┌─ DATASET EXTRACT
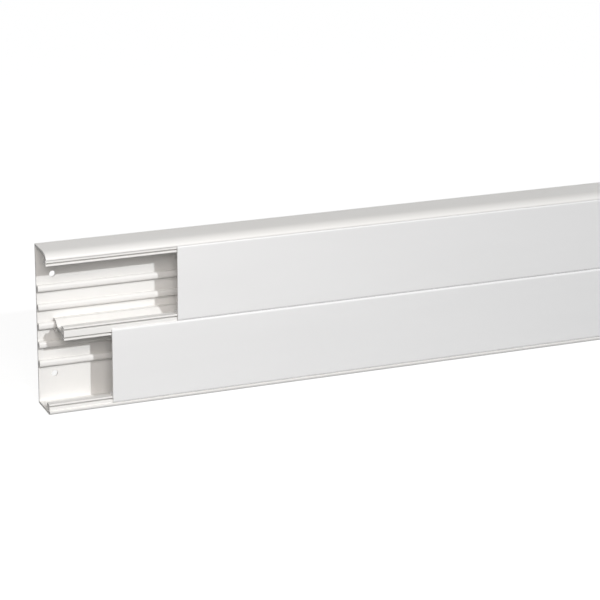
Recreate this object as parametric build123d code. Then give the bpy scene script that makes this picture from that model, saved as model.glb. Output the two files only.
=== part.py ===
from build123d import *
import os

# Two-compartment PVC surface trunking: one extruded base, a clip-on partition
# and two snap-fit covers. Sections are drawn as (depth out from the wall, height).

# Lengths along the run
trunk_length = 2000.0
partition_setback = 15.0
lower_cover_setback = 59.0
upper_cover_setback = 121.0

# Base section
trunk_depth = 35.0
wall = 2.0
bottom_rim = 3.6
top_border = 6.0
top_curve_depth = 11.0
rim_radius = 2.8

# Covers
cover_height = 70.0
cover_face = 1.8
cover_edge_gap = 0.1
cover_edge_radius = 1.5

# Snap edge: the seat strip, the slot behind it and the lip
seat_width = 3.0
seat_wall = 1.6
seat_root = 2.4
slot_width = 1.3
slot_depth = 5.7
slot_end_wall = 1.5
shelf = 1.5
lip = 1.7
lip_radius = 0.5

# Cover legs
leg = 1.1
leg_clearance = 0.15
leg_reach = 1.4
leg_radius = 0.3
barb = 0.9
locating_rib_reach = 3.0

# Rails on the back wall, spaced from the line where the covers meet
rail_pitch = 17.6
rail_count = 5
rail_neck = 2.6
rail_neck_reach = 1.8
rail_head = 5.4
rail_head_reach = 3.2
rail_radius = 2.2

# Partition: its web, and the clip that grips the middle rail
web = 1.6
clip = 1.35
clip_clearance = 0.15
clip_arm = 5.8
clip_run = 6.1
clip_spread = 6.2
clip_radius = 0.4
grip_groove = 0.45
grip_groove_depth = 0.25
grip_groove_count = 6

# Fixing holes in the back wall
hole_diameter = 5.5
hole_end_distance = 15.0
hole_columns = 6
hole_row_offset = 47.0

# Heights and depths that follow from the sizes above
joint_height = bottom_rim + cover_height + 2 * cover_edge_gap
upper_edge = joint_height + cover_height + 2 * cover_edge_gap
trunk_height = upper_edge + top_border
seat_depth = trunk_depth - cover_face
lip_end_depth = seat_depth - slot_depth - slot_end_wall
snap_width = seat_width + slot_width + lip
neck_depth = wall + rail_neck_reach
head_depth = neck_depth + rail_head_reach


# A closed outline from corners given as (depth, height, corner radius)
def outline(corners):
    points = [(depth, height) for depth, height, _ in corners]
    radii = [radius for _, _, radius in corners]
    return make_face(FilletPolyline(*points, radius=radii, close=True))


# Turns a section upright across the run and extrudes it from the right-hand end
def run_of(section, setback):
    right_end = Plane(
        origin=(trunk_length / 2, trunk_depth / 2, 0),
        x_dir=(0, -1, 0),
        z_dir=(-1, 0, 0),
    )
    return extrude(right_end * section, trunk_length - setback)


# One snap edge. It starts at a cover's edge and runs along its inside: direction
# is +1 where the cover rises from that edge and -1 where it hangs below it.
# The seat strip reaches back past the edge by root, to join the rest.
def snap_edge(cover_edge, direction, root):
    def corner(depth, rise, radius=0.0):
        return (depth, cover_edge + direction * rise, radius)

    slot_floor = seat_depth - slot_depth
    return outline([
        corner(seat_depth, -root),
        corner(seat_depth, seat_width, lip_radius),
        corner(slot_floor, seat_width),
        corner(slot_floor, seat_width + slot_width),
        corner(seat_depth, seat_width + slot_width, lip_radius),
        corner(seat_depth, snap_width, lip_radius),
        corner(lip_end_depth, snap_width, lip_radius),
        corner(lip_end_depth, seat_width - shelf),
        corner(seat_depth - seat_wall, seat_width - shelf),
        corner(seat_depth - seat_wall, -root),
    ])


# Flat flange that the trunking stands on, with the rim in front of its snap edge
def bottom_flange():
    rim_back = seat_depth - seat_wall
    return outline([
        (0, 0, 0),
        (trunk_depth, 0, rim_radius),
        (trunk_depth, bottom_rim, lip_radius),
        (rim_back, bottom_rim, 0),
        (rim_back, wall, 0),
        (0, wall, 0),
    ])


# Flat top that turns down to the front in a quarter ellipse of even thickness
def top_wall():
    curve_start = trunk_depth - top_curve_depth
    centre = (curve_start, upper_edge)
    inner_radii = (top_curve_depth - wall, top_border - wall)
    outer = EllipticalCenterArc(centre, top_curve_depth, top_border, arc_size=90)
    inner = EllipticalCenterArc(centre, *inner_radii, arc_size=90)
    front = Line(inner @ 0, outer @ 0)
    top = Line(outer @ 1, (0, trunk_height))
    back = Line((0, trunk_height), (0, trunk_height - wall))
    ceiling = Line((0, trunk_height - wall), inner @ 1)
    return make_face([front, outer, top, back, ceiling, inner])


# Rail with a narrow neck and a rounded head that a clip can grip
def rail(centre_height):
    neck = Pos(wall + rail_neck_reach / 2, centre_height) * Rectangle(
        rail_neck_reach, rail_neck
    )
    head_low = centre_height - rail_head / 2
    head_high = centre_height + rail_head / 2
    head = outline([
        (neck_depth, head_low, 0),
        (head_depth, head_low, rail_radius),
        (head_depth, head_high, rail_radius),
        (neck_depth, head_high, 0),
    ])
    return neck + head


def rail_heights():
    middle = (rail_count - 1) / 2
    return [joint_height + (index - middle) * rail_pitch for index in range(rail_count)]


# Every fixing hole as (place along the run, height)
def hole_places():
    first = -trunk_length / 2 + hole_end_distance
    pitch = (trunk_length - 2 * hole_end_distance) / (hole_columns - 1)
    columns = [first + index * pitch for index in range(hole_columns)]
    rows = [joint_height - hole_row_offset, joint_height + hole_row_offset]
    return [(x, z) for x in columns for z in rows]


def base():
    section = Pos(wall / 2, trunk_height / 2) * Rectangle(wall, trunk_height)
    section += bottom_flange() + top_wall()
    section += snap_edge(bottom_rim + cover_edge_gap, 1, bottom_rim / 2)
    section += snap_edge(upper_edge - cover_edge_gap, -1, seat_root)
    for height in rail_heights():
        section += rail(height)
    body = run_of(section, 0)
    for x, z in hole_places():
        drill = Rot(90, 0, 0) * Cylinder(hole_diameter / 2, wall * 2)
        body -= Pos(x, trunk_depth / 2 - wall / 2, z) * drill
    return body


# Clip leg that spreads from the web and hooks behind a rail's head; side is
# +1 for the upper leg and -1 for the lower one. Fine grooves run along its slope.
def clip_leg(side):
    hook_back = wall + clip_clearance
    hook_front = neck_depth - clip_clearance
    hook_low = rail_neck / 2 + clip_clearance
    slope_start = wall + clip_arm
    slope_end = slope_start + clip_run

    def corner(depth, rise, radius=0.0):
        return (depth, joint_height + side * rise, radius)

    leg_section = outline([
        corner(slope_end, 0),
        corner(slope_end, web / 2),
        corner(slope_start, clip_spread, clip_radius),
        corner(hook_back, clip_spread, clip_radius),
        corner(hook_back, hook_low, clip_radius),
        corner(hook_front, hook_low, clip_radius),
        corner(hook_front, clip_spread - clip),
        corner(slope_start, clip_spread - clip),
        corner(slope_end - clip, 0),
    ])
    slope = Line(corner(slope_end, web / 2)[:2], corner(slope_start, clip_spread)[:2])
    for index in range(grip_groove_count):
        place = slope @ ((index + 1) / (grip_groove_count + 1))
        angle = slope.tangent_angle_at(0)
        cut = Rectangle(grip_groove, 2 * grip_groove_depth)
        leg_section -= Pos(place.X, place.Y) * Rot(0, 0, angle) * cut
    return leg_section


# Cover holder: a T head with a snap edge for each cover, a web and the clip
def partition():
    head_half = cover_edge_gap + snap_width
    section = Pos(lip_end_depth + slot_end_wall / 2, joint_height) * Rectangle(
        slot_end_wall, 2 * head_half - 2 * lip_radius
    )
    section += snap_edge(joint_height + cover_edge_gap, 1, cover_edge_gap)
    section += snap_edge(joint_height - cover_edge_gap, -1, cover_edge_gap)
    web_start = wall + clip_arm + clip_run
    web_length = lip_end_depth + slot_end_wall - web_start
    section += Pos(web_start + web_length / 2, joint_height) * Rectangle(web_length, web)
    section += clip_leg(1) + clip_leg(-1)
    return run_of(section, partition_setback)


# Leg at one edge of a cover: it passes the lip and its barb hooks behind it
def cover_leg(cover_edge, direction):
    inner = snap_width + leg_clearance
    barb_front = lip_end_depth - leg_clearance
    tip = barb_front - leg_reach

    def corner(depth, rise, radius=0.0):
        return (depth, cover_edge + direction * rise, radius)

    hook = outline([
        corner(seat_depth, inner),
        corner(seat_depth, inner + leg),
        corner(tip, inner + leg, leg_radius),
        corner(tip, inner, leg_radius),
        corner(barb_front, inner - barb, leg_radius),
        corner(barb_front, inner),
    ])
    rib_middle = seat_width + slot_width / 2
    rib_width = slot_width - 2 * leg_clearance
    rib_height = cover_edge + direction * rib_middle
    rib = Pos(seat_depth - locating_rib_reach / 2, rib_height) * Rectangle(
        locating_rib_reach, rib_width
    )
    return hook + rib


def cover(low_edge, setback):
    high_edge = low_edge + cover_height
    section = outline([
        (seat_depth, low_edge, 0),
        (trunk_depth, low_edge, cover_edge_radius),
        (trunk_depth, high_edge, cover_edge_radius),
        (seat_depth, high_edge, 0),
    ])
    section += cover_leg(low_edge, 1) + cover_leg(high_edge, -1)
    return run_of(section, setback)


pieces = {
    "trunking_base": base(),
    "partition": partition(),
    "lower_cover": cover(bottom_rim + cover_edge_gap, lower_cover_setback),
    "upper_cover": cover(joint_height + cover_edge_gap, upper_cover_setback),
}

os.makedirs("parts", exist_ok=True)
for name, solid in pieces.items():
    solid.label = name
    export_step(solid, f"parts/{name}.step")
    print(name, "volume", round(solid.volume), "mm3")
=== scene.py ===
import math

import bpy
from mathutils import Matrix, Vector


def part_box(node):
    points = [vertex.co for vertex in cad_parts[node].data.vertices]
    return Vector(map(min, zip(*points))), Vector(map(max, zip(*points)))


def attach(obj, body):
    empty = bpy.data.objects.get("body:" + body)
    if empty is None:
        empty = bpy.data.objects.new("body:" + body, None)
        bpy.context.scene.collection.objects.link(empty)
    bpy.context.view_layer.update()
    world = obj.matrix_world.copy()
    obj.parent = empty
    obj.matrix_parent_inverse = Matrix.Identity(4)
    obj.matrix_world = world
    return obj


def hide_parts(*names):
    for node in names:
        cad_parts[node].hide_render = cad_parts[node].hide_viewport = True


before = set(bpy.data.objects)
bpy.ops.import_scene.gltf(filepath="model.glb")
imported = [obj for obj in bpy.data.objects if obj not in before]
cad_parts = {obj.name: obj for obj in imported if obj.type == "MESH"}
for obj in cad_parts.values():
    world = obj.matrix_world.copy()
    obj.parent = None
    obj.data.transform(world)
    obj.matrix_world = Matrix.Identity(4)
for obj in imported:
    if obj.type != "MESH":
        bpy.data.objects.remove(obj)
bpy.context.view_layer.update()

print("trunking loaded:", sorted(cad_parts))

mm = 0.001
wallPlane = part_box("trunking_base")[1].y   # the back of the trunking, where depths are counted from
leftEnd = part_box("trunking_base")[0].x
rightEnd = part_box("trunking_base")[1].x

# where the photo was taken from, worked out from its long and upright edges
cameraSetup = {
    "place": (-1.5319, -1.8587, 0.7448),
    "turn": (71.571, -0.5086, -22.5564),   # degrees
    "lens": 138.07,                        # mm
    "sensor": 36,                          # mm across
    "near": 0.01,
    "far": 50,
}

bpy.ops.object.camera_add(
    location=cameraSetup["place"],
    rotation=[math.radians(angle) for angle in cameraSetup["turn"]],
)
camera = bpy.context.active_object
camera.name = "photoCamera"
camera.data.lens = cameraSetup["lens"]
camera.data.sensor_width = cameraSetup["sensor"]
camera.data.clip_start = cameraSetup["near"]
camera.data.clip_end = cameraSetup["far"]
bpy.context.scene.camera = camera
bpy.context.scene.view_settings.view_transform = "Standard"

lightSetup = {
    "keyFrom": (0.324, -1.0, 0.585),   # direction towards the lamp
    "keyEnergy": 1.49,
    "keyAngle": 1.3,                   # degrees, how soft its shadows are
    "keyTint": (0.955, 0.98, 1.0),
    "fillFrom": (-1.26, -0.99, 0.72),  # a soft lamp by the camera, near the open end
    "fillAlong": 0.08,                 # it looks this far in from the open end
    "fillHeight": 0.07,
    "fillSize": 0.6,
    "fillEnergy": 7.1,
    "fillTint": (1.0, 0.955, 0.925),
    "backFrom": (0.9, 1.0, 0.045),     # low behind the wall side, for views from the back
    "backEnergy": 1.9,
    "backAngle": 12.0,
    "backTint": (1.0, 1.0, 1.0),
    "sunDistance": 3,
    "skyLevel": 0.16,
    "skyTint": (1.0, 0.995, 0.985),
    "floorSize": 16,
    "floorTone": 0.2,
    "floorShown": 0.3,                 # share of the floor's own shading that the camera sees
    "floorGlow": 0.87,
}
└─
- [EXERCISE DESCRIPTION] Above are some lines. Repeat exactly, and only, those from the line that has "section += cover_leg(low_edge, 1)" through the line that has "are counted from".

- [RESPONSE TO THIS EXERCISE]
    section += cover_leg(low_edge, 1) + cover_leg(high_edge, -1)
    return run_of(section, setback)


pieces = {
    "trunking_base": base(),
    "partition": partition(),
    "lower_cover": cover(bottom_rim + cover_edge_gap, lower_cover_setback),
    "upper_cover": cover(joint_height + cover_edge_gap, upper_cover_setback),
}

os.makedirs("parts", exist_ok=True)
for name, solid in pieces.items():
    solid.label = name
    export_step(solid, f"parts/{name}.step")
    print(name, "volume", round(solid.volume), "mm3")
=== scene.py ===
import math

import bpy
from mathutils import Matrix, Vector


def part_box(node):
    points = [vertex.co for vertex in cad_parts[node].data.vertices]
    return Vector(map(min, zip(*points))), Vector(map(max, zip(*points)))


def attach(obj, body):
    empty = bpy.data.objects.get("body:" + body)
    if empty is None:
        empty = bpy.data.objects.new("body:" + body, None)
        bpy.context.scene.collection.objects.link(empty)
    bpy.context.view_layer.update()
    world = obj.matrix_world.copy()
    obj.parent = empty
    obj.matrix_parent_inverse = Matrix.Identity(4)
    obj.matrix_world = world
    return obj


def hide_parts(*names):
    for node in names:
        cad_parts[node].hide_render = cad_parts[node].hide_viewport = True


before = set(bpy.data.objects)
bpy.ops.import_scene.gltf(filepath="model.glb")
imported = [obj for obj in bpy.data.objects if obj not in before]
cad_parts = {obj.name: obj for obj in imported if obj.type == "MESH"}
for obj in cad_parts.values():
    world = obj.matrix_world.copy()
    obj.parent = None
    obj.data.transform(world)
    obj.matrix_world = Matrix.Identity(4)
for obj in imported:
    if obj.type != "MESH":
        bpy.data.objects.remove(obj)
bpy.context.view_layer.update()

print("trunking loaded:", sorted(cad_parts))

mm = 0.001
wallPlane = part_box("trunking_base")[1].y   # the back of the trunking, where depths are counted from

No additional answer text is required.